■ Set exercise:
Output exactly the lines that run from the line containing "upper_end_plug = end_plug(upper_end)" through the line containing "from typing import", with both ends included.

--------------------------------------------------

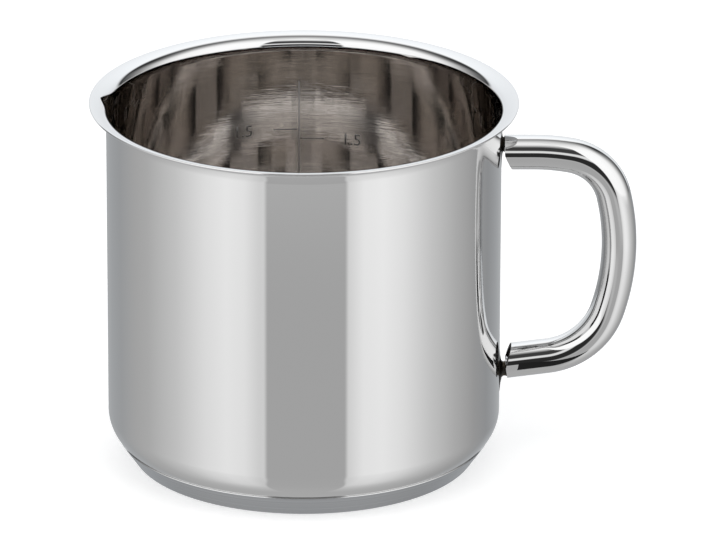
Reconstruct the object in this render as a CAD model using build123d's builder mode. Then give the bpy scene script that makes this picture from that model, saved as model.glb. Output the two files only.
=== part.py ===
"""Milk pan: drawn steel pot with a pouring rim, encapsulated base and welded loop handle.

Millimetres. The origin is at the middle of the base's underside, +Z runs up the pot's axis
and +X points to the handle.
"""
from build123d import *
from math import cos, radians, sin, sqrt
import os

# Pot: outside sizes, one sheet thickness all over
body_diameter = 143.5
pot_height = 136.4
lip_overhang = 6.25
wall = 0.75
corner_radius = 12.5

# Flare of the rim: two tangent bends on the outside of the sheet, then a straight lip
lower_bend_radius = 5.45
lower_bend_angle = 35.0
upper_bend_radius = 1.85
upper_bend_angle = 43.0
lip_edge_radius = 0.3

# Pouring beak: a V channel pressed out of the wall and rim opposite the handle
beak_azimuth = 176.0
beak_height = 17.0
beak_depth = 4.0
beak_mouth_width = 26.0
beak_foot_width = 6.0
beak_tip_radius = 2.0
beak_sink = 0.3

# Base: aluminium core between two brazed joints in a steel capsule
base_inset = 9.15
cap_wall = 0.6
cap_edge_radius = 1.2
cap_rim_height = 8.3
seam_gap = 0.45
braze_thickness = 0.2
disc_thickness = 4.0
disc_rim_drop = 1.8
disc_side_gap = 0.15

# Handle: round tube bent to a D in the plane of the pot's axis
tube_diameter = 12.7
tube_wall = 1.0
handle_drop = 20.0
upper_neck_length = 1.1
lower_neck_length = 2.1
upper_run_length = 10.6
shoulder_radius = 75.0
shoulder_angle = 10.2
upper_elbow_radius = 20.0
upper_elbow_angle = 66.4
grip_radius = 84.2
grip_angle = 31.1
lower_elbow_radius = 26.3
lower_run_slope = 7.4

# Tube ends: square on the outer half, cut back on the inner half, closed by recessed plugs
bevel_angle = 23.0
bevel_offset = 0.7
plug_length = 4.0
plug_recess = 1.0
plug_gap = 0.03

# Weld feet: a neck under the square half of each tube end, on a thin pad that hugs the wall
neck_diameter = 6.2
neck_inset = 0.2
pad_height = 14.0
pad_width = 10.0
pad_thickness = 0.4
weld_gap = 0.02

# One overrun serves every cut
overrun = 2.0

# Worked out from the sizes above
body_radius = body_diameter / 2
lip_radius = body_radius + lip_overhang
inner_radius = body_radius - wall
base_radius = body_radius - base_inset
core_top = cap_wall + braze_thickness + disc_thickness
pot_underside = core_top + braze_thickness
corner_inset = body_radius - corner_radius
corner_height = pot_underside + corner_radius

lip_turn = lower_bend_angle + upper_bend_angle
lip_slope = 90 - lip_turn
bend_reach = lower_bend_radius * (1 - cos(radians(lower_bend_angle))) + upper_bend_radius * (
    cos(radians(lower_bend_angle)) - cos(radians(lip_turn))
)
lip_length = (lip_overhang - bend_reach) / cos(radians(lip_slope))
bend_rise = (lower_bend_radius + wall) * sin(radians(lower_bend_angle)) + (upper_bend_radius + wall) * (
    sin(radians(lip_turn)) - sin(radians(lower_bend_angle))
)
bend_start = pot_height - bend_rise - lip_length * sin(radians(lip_slope))

rim_gap_radius = corner_radius + seam_gap
cap_rim_radius = corner_inset + sqrt(rim_gap_radius**2 - (corner_height - cap_rim_height) ** 2)
cap_lean = (cap_rim_radius - base_radius) / cap_rim_height
cap_slant = sqrt(1 + cap_lean**2)
disc_rim_height = cap_rim_height - disc_rim_drop

handle_height = pot_height - handle_drop
tube_radius = tube_diameter / 2
bore_radius = tube_radius - tube_wall
plug_radius = bore_radius - plug_gap
neck_offset = tube_radius - neck_diameter / 2 - neck_inset
lower_elbow_angle = 180 - lower_run_slope - shoulder_angle - upper_elbow_angle - grip_angle


def surface_line(depth, lip_extra=0):
    """Section line of the pot from its axis to the lip, depth inside the outer surface."""
    floor = Line((0, pot_underside + depth), (corner_inset, pot_underside + depth))
    corner = JernArc(floor @ 1, floor % 1, corner_radius - depth, 90)
    side = Line(corner @ 1, (body_radius - depth, bend_start))
    lower_bend = JernArc(side @ 1, side % 1, lower_bend_radius + depth, -lower_bend_angle)
    upper_bend = JernArc(lower_bend @ 1, lower_bend % 1, upper_bend_radius + depth, -upper_bend_angle)
    lip = Line(upper_bend @ 1, upper_bend @ 1 + (upper_bend % 1) * (lip_length + lip_extra))
    return lip @ 1


def beak_section(height, extra):
    """Kite section of the pouring channel at one height, extra wider than its inner surface."""
    rise_share = min(1, (height - pot_height + beak_height) / beak_height)
    half_width = (beak_foot_width + (beak_mouth_width - beak_foot_width) * rise_share) / 2
    reach = inner_radius - beak_sink + (beak_depth + beak_sink) * rise_share
    flank_start = sqrt(inner_radius**2 - half_width**2) - beak_sink
    turned = Vector(1, 0, 0).rotate(Axis.Z, beak_azimuth)
    with BuildSketch(Plane(origin=(0, 0, height), x_dir=turned)) as section:
        with BuildLine():
            Polyline(
                (reach + extra, 0),
                (flank_start + extra, half_width),
                (flank_start - half_width, 0),
                (flank_start + extra, -half_width),
                close=True,
            )
        make_face()
        fillet(section.vertices().group_by(Axis(origin=(0, 0, 0), direction=turned))[-1], beak_tip_radius + extra)
    return section.sketch


# Pot body: solid outside form with the channel's bulge, then hollowed
with BuildPart() as pot_body:
    with BuildSketch(Plane.XZ):
        with BuildLine():
            lip_under = surface_line(0)
            lip_top = lip_under + Vector(-sin(radians(lip_slope)), cos(radians(lip_slope))) * wall
            Polyline(lip_under, lip_top, (0, pot_height), (0, pot_underside))
        make_face()
    revolve(axis=Axis.Z)
    add(beak_section(pot_height - beak_height, wall))
    add(beak_section(pot_height, wall))
    loft(ruled=True)
    with BuildSketch(Plane.XZ):
        with BuildLine():
            lip_end = surface_line(wall, overrun)
            Polyline(
                lip_end,
                (lip_end.X, pot_height + overrun),
                (0, pot_height + overrun),
                (0, pot_underside + wall),
            )
        make_face()
    revolve(axis=Axis.Z, mode=Mode.SUBTRACT)
    add(beak_section(pot_height - beak_height, 0))
    add(beak_section(pot_height + overrun, 0))
    loft(ruled=True, mode=Mode.SUBTRACT)
    rim_edges = pot_body.edges().filter_by(GeomType.CIRCLE).filter_by(lambda e: e.radius > lip_radius - wall)
    fillet(rim_edges, lip_edge_radius)


def pot_envelope(gap):
    """Section of the space that the pot's rounded bottom takes, kept gap away from it."""
    with BuildSketch(Plane.XZ) as envelope:
        with Locations((corner_inset, corner_height)):
            Circle(corner_radius + gap)
        with Locations((0, pot_underside - gap)):
            Rectangle(corner_inset, corner_radius, align=(Align.MIN, Align.MIN))
        with Locations((0, corner_height)):
            Rectangle(lip_radius, corner_radius + gap, align=(Align.MIN, Align.MIN))
    return envelope.sketch


def capsule_line(depth, floor_height):
    """Closed section of the capsule's inside at a depth below its outer surface."""
    shift = depth * cap_slant
    Polyline(
        (0, floor_height),
        (base_radius + cap_lean * floor_height - shift, floor_height),
        (base_radius + cap_lean * corner_height - shift, corner_height),
        (0, corner_height),
        close=True,
    )


# Base cap: steel dish with a conical side whose rim stops at the seam under the pot's corner
with BuildPart() as base_cap:
    with BuildSketch(Plane.XZ) as dish:
        with BuildLine():
            capsule_line(0, 0)
        make_face()
        bottom_edge = dish.vertices().sort_by(Axis.Y)[:2].sort_by(Axis.X)[-1:]
        fillet(bottom_edge, cap_edge_radius)
        with BuildLine():
            capsule_line(cap_wall, cap_wall)
        make_face(mode=Mode.SUBTRACT)
        with Locations((0, cap_rim_height)):
            Rectangle(lip_radius, corner_height, align=(Align.MIN, Align.MIN), mode=Mode.SUBTRACT)
        add(pot_envelope(seam_gap), mode=Mode.SUBTRACT)
    revolve(axis=Axis.Z)

# Heat disc: aluminium core that fills the capsule up to its rim
with BuildPart() as heat_disc:
    with BuildSketch(Plane.XZ) as core:
        with BuildLine():
            capsule_line(cap_wall + disc_side_gap, cap_wall + braze_thickness)
        make_face()
        with Locations((0, disc_rim_height)):
            Rectangle(lip_radius, corner_height, align=(Align.MIN, Align.MIN), mode=Mode.SUBTRACT)
        add(pot_envelope(braze_thickness), mode=Mode.SUBTRACT)
    revolve(axis=Axis.Z)

# Braze layers: one under the pot's flat floor, one on the capsule's floor
with BuildPart() as upper_braze_layer:
    with BuildSketch(Plane.XY.offset(core_top)):
        Circle(corner_inset)
    extrude(amount=braze_thickness)

with BuildPart() as lower_braze_layer:
    with BuildSketch(Plane.XY.offset(cap_wall)):
        Circle(base_radius + cap_lean * cap_wall - (cap_wall + disc_side_gap) * cap_slant)
    extrude(amount=braze_thickness)

# Handle route: level run, easy shoulder, tight elbow, long grip, lower elbow, sloping run
with BuildLine(Plane.XZ) as handle_route:
    upper_run = Line(
        (body_radius + upper_neck_length, handle_height),
        (body_radius + upper_neck_length + upper_run_length, handle_height),
    )
    shoulder = JernArc(upper_run @ 1, upper_run % 1, shoulder_radius, -shoulder_angle)
    upper_elbow = JernArc(shoulder @ 1, shoulder % 1, upper_elbow_radius, -upper_elbow_angle)
    grip = JernArc(upper_elbow @ 1, upper_elbow % 1, grip_radius, -grip_angle)
    lower_elbow = JernArc(grip @ 1, grip % 1, lower_elbow_radius, -lower_elbow_angle)
    lower_run_length = ((lower_elbow @ 1).X - body_radius - lower_neck_length) / cos(radians(lower_run_slope))
    lower_run = Line(lower_elbow @ 1, lower_elbow @ 1 + (lower_elbow % 1) * lower_run_length)


def end_plane(end, inward, side):
    """Plane on a tube end: its normal runs into the tube and its Y points to the outer half."""
    return Plane(origin=end, x_dir=Vector(0, 0, side).cross(inward), z_dir=inward)


upper_end = end_plane(upper_run @ 0, upper_run % 0, 1)
lower_end = end_plane(lower_run @ 1, (lower_run % 1) * -1, -1)


def bevel_wedge(end, recess):
    """Block that cuts the inner half of a tube end back, recess deeper along the tube."""
    reach = tube_diameter + recess
    outer = end.y_dir * bevel_offset
    back = end.z_dir * recess
    cut_axis = Axis(end.origin, end.x_dir)
    cut_normal = end.z_dir.rotate(cut_axis, -bevel_angle)
    cut = Plane(origin=end.origin + outer + back, x_dir=end.x_dir, z_dir=cut_normal * -1)
    with BuildPart() as wedge:
        with BuildSketch(cut):
            Rectangle(reach * 2, reach * 2)
        extrude(amount=reach)
    return wedge.part


# Handle tube: one bent tube, both ends cut back where they face the finger gap
with BuildPart() as handle_tube:
    with BuildSketch(upper_end):
        Circle(tube_radius)
        Circle(bore_radius, mode=Mode.SUBTRACT)
    sweep(path=handle_route.line)
    for end in (upper_end, lower_end):
        add(bevel_wedge(end, 0), mode=Mode.SUBTRACT)


def end_plug(end):
    """Plug in a tube end: flush with the square half, recessed behind the bevel."""
    with BuildPart() as plug:
        with BuildSketch(end):
            Circle(plug_radius)
        extrude(amount=plug_length)
        add(bevel_wedge(end, plug_recess), mode=Mode.SUBTRACT)
    return plug.part


def weld_foot(end):
    """Neck that carries a tube end, on a leaf-shaped pad that follows the pot's wall."""
    foot = end.origin + end.y_dir * neck_offset
    wall_plane = Plane(origin=(0, 0, foot.Z), x_dir=(0, 1, 0), z_dir=(1, 0, 0))
    with BuildPart() as part:
        with BuildSketch(wall_plane):
            Ellipse(pad_width / 2, pad_height / 2)
        extrude(amount=body_radius + pad_thickness)
        with BuildSketch(Plane.XY.offset(foot.Z)):
            Circle(body_radius + pad_thickness)
        extrude(amount=pad_height, both=True, mode=Mode.INTERSECT)
        with BuildSketch(Plane(origin=foot, x_dir=end.x_dir, z_dir=end.z_dir * -1)):
            Circle(neck_diameter / 2)
        extrude(amount=body_radius / 2)
        with BuildSketch(Plane.XY.offset(foot.Z)):
            Circle(body_radius + weld_gap)
        extrude(amount=pad_height, both=True, mode=Mode.SUBTRACT)
    return part.part


upper_end_plug = end_plug(upper_end)
lower_end_plug = end_plug(lower_end)
upper_weld_foot = weld_foot(upper_end)
lower_weld_foot = weld_foot(lower_end)

pieces = {
    "pot_body": pot_body.part,
    "base_cap": base_cap.part,
    "heat_disc": heat_disc.part,
    "upper_braze_layer": upper_braze_layer.part,
    "lower_braze_layer": lower_braze_layer.part,
    "handle_tube": handle_tube.part,
    "upper_end_plug": upper_end_plug,
    "lower_end_plug": lower_end_plug,
    "upper_weld_foot": upper_weld_foot,
    "lower_weld_foot": lower_weld_foot,
}

os.makedirs("parts", exist_ok=True)
for name, piece in pieces.items():
    piece.label = name
    export_step(piece, f"parts/{name}.step")
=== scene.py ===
"""Looks of a polished steel milk pan on a pale studio floor.

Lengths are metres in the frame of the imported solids: the origin is at the middle of the base's
underside, +Z runs up the pot's axis and +X points to the handle. Fields that end in _deg are degrees.
"""

import logging
import math
from dataclasses import dataclass, field
from enum import Enum
from typing import Any, Optional, Sequence, Union

import bmesh
import bpy
from mathutils import Matrix, Vector


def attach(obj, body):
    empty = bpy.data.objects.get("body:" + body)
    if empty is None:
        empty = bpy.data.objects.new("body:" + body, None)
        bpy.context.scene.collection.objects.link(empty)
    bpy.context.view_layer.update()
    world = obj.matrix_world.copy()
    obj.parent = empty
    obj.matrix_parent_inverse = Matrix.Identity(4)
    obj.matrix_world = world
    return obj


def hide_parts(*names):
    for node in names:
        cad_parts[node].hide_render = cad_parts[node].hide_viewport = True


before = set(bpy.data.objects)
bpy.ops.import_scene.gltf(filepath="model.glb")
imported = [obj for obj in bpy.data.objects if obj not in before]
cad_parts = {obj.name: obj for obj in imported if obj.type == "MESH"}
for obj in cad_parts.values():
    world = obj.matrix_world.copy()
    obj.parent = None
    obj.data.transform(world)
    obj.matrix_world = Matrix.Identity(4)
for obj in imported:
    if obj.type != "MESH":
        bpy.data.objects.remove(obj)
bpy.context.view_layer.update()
log = logging.getLogger("milk_pan")

ROOT = "root"
BOUNCES = 20
Colour = tuple[float, float, float]
Term = Union["Sock", float]
Span = tuple[float, float]
Levels = tuple[Span, ...]


# Shader maths


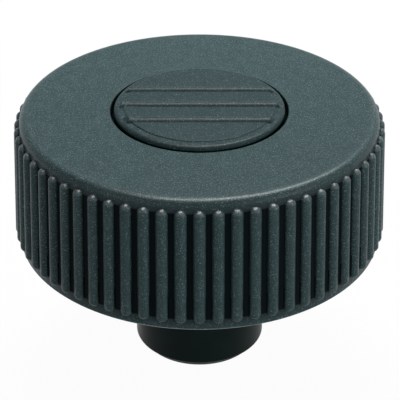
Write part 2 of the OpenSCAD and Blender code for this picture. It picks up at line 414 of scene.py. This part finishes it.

--------------------------------------------------

■ Response:
upper_end_plug = end_plug(upper_end)
lower_end_plug = end_plug(lower_end)
upper_weld_foot = weld_foot(upper_end)
lower_weld_foot = weld_foot(lower_end)

pieces = {
    "pot_body": pot_body.part,
    "base_cap": base_cap.part,
    "heat_disc": heat_disc.part,
    "upper_braze_layer": upper_braze_layer.part,
    "lower_braze_layer": lower_braze_layer.part,
    "handle_tube": handle_tube.part,
    "upper_end_plug": upper_end_plug,
    "lower_end_plug": lower_end_plug,
    "upper_weld_foot": upper_weld_foot,
    "lower_weld_foot": lower_weld_foot,
}

os.makedirs("parts", exist_ok=True)
for name, piece in pieces.items():
    piece.label = name
    export_step(piece, f"parts/{name}.step")
=== scene.py ===
"""Looks of a polished steel milk pan on a pale studio floor.

Lengths are metres in the frame of the imported solids: the origin is at the middle of the base's
underside, +Z runs up the pot's axis and +X points to the handle. Fields that end in _deg are degrees.
"""

import logging
import math
from dataclasses import dataclass, field
from enum import Enum
from typing import Any, Optional, Sequence, Union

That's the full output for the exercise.